For production servers you'll have a static IP. If you have a dynamic IP (DHCP), then you can leave in 0.0.0.0. It is very rare that you'll have DHCP for your production machines though.

Binding gunicorn/uwsgi to this address is not recommended in production. If you bind your backend process (gunicorn/uwsgi) to 0.0.0.0, it may become accessible "directly", bypassing your front-end proxy (nginx/apache/etc); someone could just request http://your.public.ip.address:9000/ and access your application directly especially if your front-end server (nginx) and your back end process (django/uwsgi/gevent) are running on the same machine.

You are free to do it if you don't want to have the hassle of running a front-end proxy server though.

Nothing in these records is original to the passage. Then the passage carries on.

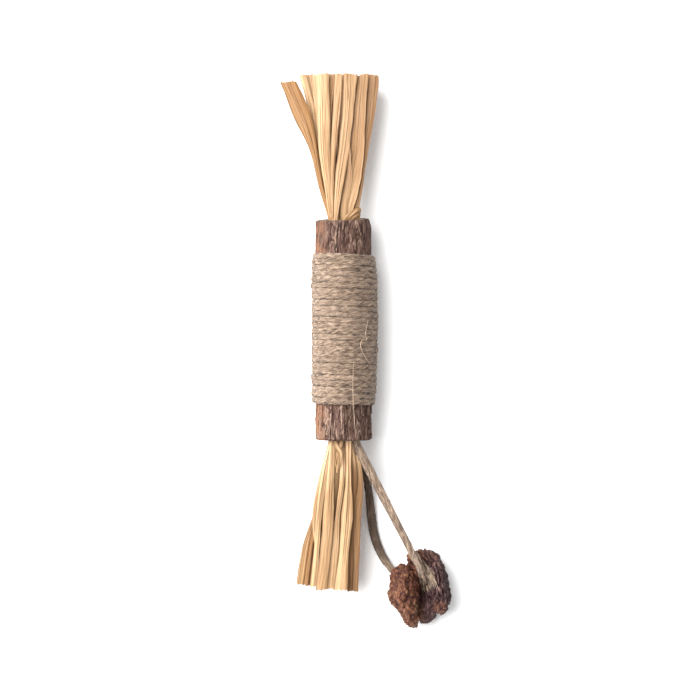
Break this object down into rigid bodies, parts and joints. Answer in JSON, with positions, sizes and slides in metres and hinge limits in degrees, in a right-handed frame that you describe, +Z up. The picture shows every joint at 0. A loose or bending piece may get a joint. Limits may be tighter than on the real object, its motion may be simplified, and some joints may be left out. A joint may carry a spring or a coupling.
{
  "type": "silvervine stick",
  "caption": "Short silvervine stem wound with jute twine, with a raffia tassel at each end and a dried gall fruit hanging on twine.",
  "frame": {"origin": "the point where the middle turn of the twine winding rests on the surface below", "axes": "+Y along the stick, towards the wide tassel; +X to the side where the gall fruit lies; +Z up from the surface that the object lies on"},
  "size_m": [0.0515, 0.1665, 0.0198],
  "materials": {
    "bark": "matte",
    "jute_twine": "matte",
    "raffia": "satin",
    "gall": "matte"
  },
  "bodies": {
    "root": {"stick": "bark", "twine_winding": "jute_twine", "front_hanging_twine": "jute_twine", "back_hanging_twine": "jute_twine", "gall_fruit": "gall", "upper_raffia_01": "raffia", "upper_raffia_02": "raffia", "upper_raffia_03": "raffia", "upper_raffia_04": "raffia", "upper_raffia_05": "raffia", "upper_raffia_06": "raffia", "upper_raffia_07": "raffia", "upper_raffia_08": "raffia", "upper_raffia_09": "raffia", "upper_raffia_10": "raffia", "upper_raffia_11": "raffia", "upper_raffia_12": "raffia", "upper_raffia_13": "raffia", "upper_raffia_14": "raffia", "upper_raffia_15": "raffia", "upper_raffia_16": "raffia", "upper_raffia_17": "raffia", "upper_raffia_18": "raffia", "upper_raffia_19": "raffia", "upper_raffia_20": "raffia", "upper_raffia_21": "raffia", "upper_raffia_22": "raffia", "upper_raffia_23": "raffia", "upper_raffia_24": "raffia", "lower_raffia_01": "raffia", "lower_raffia_02": "raffia", "lower_raffia_03": "raffia", "lower_raffia_04": "raffia", "lower_raffia_05": "raffia", "lower_raffia_06": "raffia", "lower_raffia_07": "raffia", "lower_raffia_08": "raffia", "lower_raffia_09": "raffia", "lower_raffia_10": "raffia", "lower_raffia_11": "raffia", "lower_raffia_12": "raffia", "lower_raffia_13": "raffia", "lower_raffia_14": "raffia", "lower_raffia_15": "raffia", "lower_raffia_16": "raffia", "lower_raffia_17": "raffia", "lower_raffia_18": "raffia", "lower_raffia_19": "raffia", "lower_raffia_20": "raffia"}
  },
  "joints": []
}
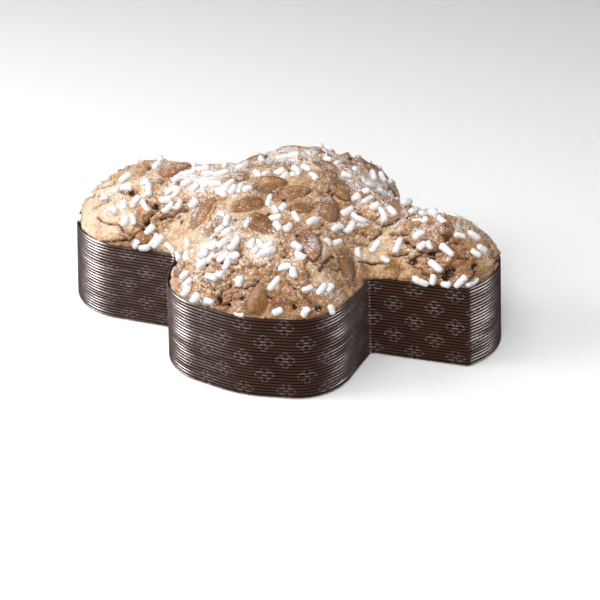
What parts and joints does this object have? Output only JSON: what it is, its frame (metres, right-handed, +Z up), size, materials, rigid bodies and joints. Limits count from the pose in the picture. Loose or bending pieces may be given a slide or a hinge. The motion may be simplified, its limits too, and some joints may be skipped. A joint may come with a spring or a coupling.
{
  "type": "colomba easter bread",
  "caption": "Dove-shaped festive loaf with an almond glaze, whole almonds and pearl sugar on its domed crust, standing in its ribbed brown paper baking case.",
  "frame": {"origin": "middle of the loaf's outline, on the surface that it stands on", "axes": "+X from the tail to the head, along the loaf's length; +Y across the wings; +Z up"},
  "size_m": [0.3016, 0.2086, 0.101],
  "materials": {
    "baked_crust": "matt baked almond glaze, dusted with icing sugar",
    "pearl_sugar": "matt white compressed sugar, fused to the crust",
    "almond_skin": "matt ridged brown skin",
    "case_paper": "semi-gloss corrugated baking paper, printed"
  },
  "bodies": {
    "root": {"bread": "baked_crust", "paper_case": "case_paper", "almond_01": "almond_skin", "almond_02": "almond_skin", "almond_03": "almond_skin", "almond_04": "almond_skin", "almond_05": "almond_skin", "almond_06": "almond_skin", "almond_07": "almond_skin", "almond_08": "almond_skin", "almond_09": "almond_skin", "almond_10": "almond_skin", "almond_11": "almond_skin", "almond_12": "almond_skin", "almond_13": "almond_skin", "almond_14": "almond_skin", "almond_15": "almond_skin", "almond_16": "almond_skin", "almond_17": "almond_skin", "almond_18": "almond_skin", "almond_19": "almond_skin", "almond_20": "almond_skin", "almond_21": "almond_skin", "almond_22": "almond_skin", "almond_23": "almond_skin", "almond_24": "almond_skin", "almond_25": "almond_skin", "almond_26": "almond_skin", "almond_27": "almond_skin", "almond_28": "almond_skin", "almond_29": "almond_skin", "almond_30": "almond_skin", "almond_31": "almond_skin", "almond_32": "almond_skin"}
  },
  "joints": []
}
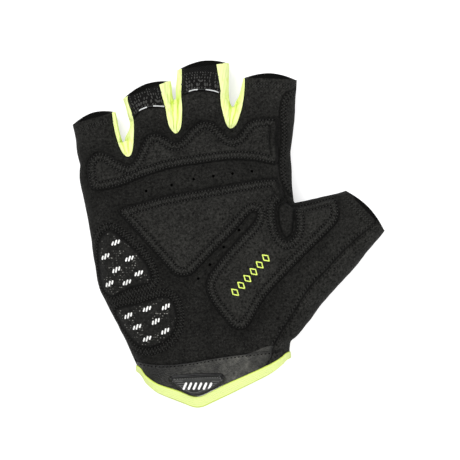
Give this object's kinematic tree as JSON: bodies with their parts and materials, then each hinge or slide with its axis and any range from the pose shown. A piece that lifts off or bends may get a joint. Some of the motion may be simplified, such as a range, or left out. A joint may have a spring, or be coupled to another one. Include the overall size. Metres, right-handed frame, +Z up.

What is the logic behind the config file of nginx? There are so many tutorials using drastically different configuration files that I'm confused on which one is better. For example, some people use "alias /path/to/static/folder" and others "root /path/to/static/folder". Maybe you can share your preferred configuration file.

First thing you should know about nginx is that it is not a webserver like Apache or IIS. It is a proxy. So you'll see different terms like 'upstream'/'downstream' and multiple "servers" being defined. Take some time and go through the nginx manual first.

There are lots of different ways to set up nginx; but here is one answer to your question on alias vs. root. root is an explicit directive that binds the document root (the "home directory") of nginx. This is the directory it will look at when you give a request without a path like http://www.example.com/

alias means "map a name to a directory". Aliased directories may not be a sub directory of the document root.

Why do we create a symlink between site-available and sites-enabled in /etc/nginx?

This is something unique to debian (and debian-like systems like ubuntu). sites-available lists configuration files for all the virtual hosts/sites on the system. A symlink from sites-enabled to sites-available "activates" that site or virtual host. It is a way to separate configuration files and easily enable/disable hosts.